Two Indian students are in a critical condition after they nearly drowned in a swollen lake in the US state of Texas, where Hurricane Harvey wreaked havoc, affecting about 100,000 Indian-Americans living here. The Indians identified Nikhil Bhatia and Shalini, both students at the Texas A&M University, were rescued from the Lake Bryan, where they had gone swimming, on Saturday.
According to the Bryan police, an officer patrolling the lake was flagged down by a person who said two people swimming in the lake were in distress. The person who alerted the officer was with the two students, both in their 20s. He had managed to rescue one of them, while the police officer rescued the other one and treated both of them with Cardiopulmonary resuscitation until medical help arrived, the police said.
The students were taken to St Joseph Hospital, where their condition is stated to be critical. It was not immediately clear as to why they were swimming in the severe weather.
India’s Consul-General in Houston has been monitoring the two students’ medical needs and the situation closely. According to the Consulate, Nikhil is yet to show signs of improvement, while Shalini showed some improvement today for the first time since she was admitted to the hospital.
Nikhil’s mother, Suman Bhatia, has arrived from India. Shalini’s brother will be arriving tomorrow, the Consulate said. Around 13 million people were battling “catastrophic” flooding and torrential rains in the storm-ravaged Texas where Hurricane Harvey has wreaked havoc, turning streets into raging rivers and claiming at least nine lives.

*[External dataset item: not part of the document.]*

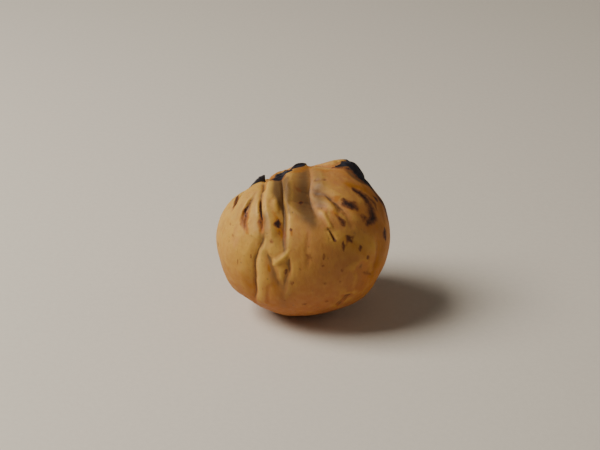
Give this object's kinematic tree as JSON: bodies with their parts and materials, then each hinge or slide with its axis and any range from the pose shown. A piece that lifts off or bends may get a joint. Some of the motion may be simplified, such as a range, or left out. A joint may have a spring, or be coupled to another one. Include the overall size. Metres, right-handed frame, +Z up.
{
  "type": "roasted chestnut",
  "caption": "Peeled, roasted sweet chestnut kernel, plump and deeply folded, with char along its crown and scorch spots, standing on a small flat of its base.",
  "frame": {"origin": "middle of the kernel's outline in plan, on the plane it stands on", "axes": "+Z up; +X along the kernel's greatest width, towards its tall, charred shoulder; -Y towards the face with the wide valley and the main groove"},
  "size_m": [0.033, 0.0286, 0.0291],
  "materials": {
    "nut_flesh": "dry, faintly waxy nut flesh, cream to tan, with black char on the crown and brown scorch spots"
  },
  "bodies": {
    "root": {"chestnut_kernel": "nut_flesh"}
  },
  "joints": []
}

Meteorologists have forecast that the historic rainfall will dump up to 50 inches by tomorrow. Heavy rain bands were expected to move in over the Houston area overnight, which will continue the catastrophic and life-threatening flash-flood emergency in the area.
At least 200 Indian students stranded at the University of Houston due to the flooding after Hurricane Harvey hit Texas were being evacuated to safer places, authorities have said. The students were being provided food and other supplies by the Indian-American community in the area.
India’s Consul-General in Houston Anupam Ray has been in touch with the students and monitoring the evacuation process. Hundreds of Indian students, who were stranded in their homes and ran out of food, are being helped by the consulate.
Ray said members of the Indian graduate students’ organisations had reached out to him through Facebook last night. Despite all roads being inundated with water and closed for traffic, Ray personally went to the apartment complex where more than 250 Indian students were stranded.
According to local community leaders, at least 100,000 of Indian-Americans live in and around Houston area have been badly hit by the hurricane. “We are nervous. We are increasingly getting worried,” said Vivek Mehra, who lives in Cypress area of Houston.
“Things are getting bad to worse,” said Vijay Pallod, who lives in the Sugar Land city, one of the worst affected areas of Greater Houston Area. On Monday, Pallod received a notice from city authorities to evacuate. “We have never experienced a situation like this,” said Meera Kapoor, who has been living in Houston since 1976.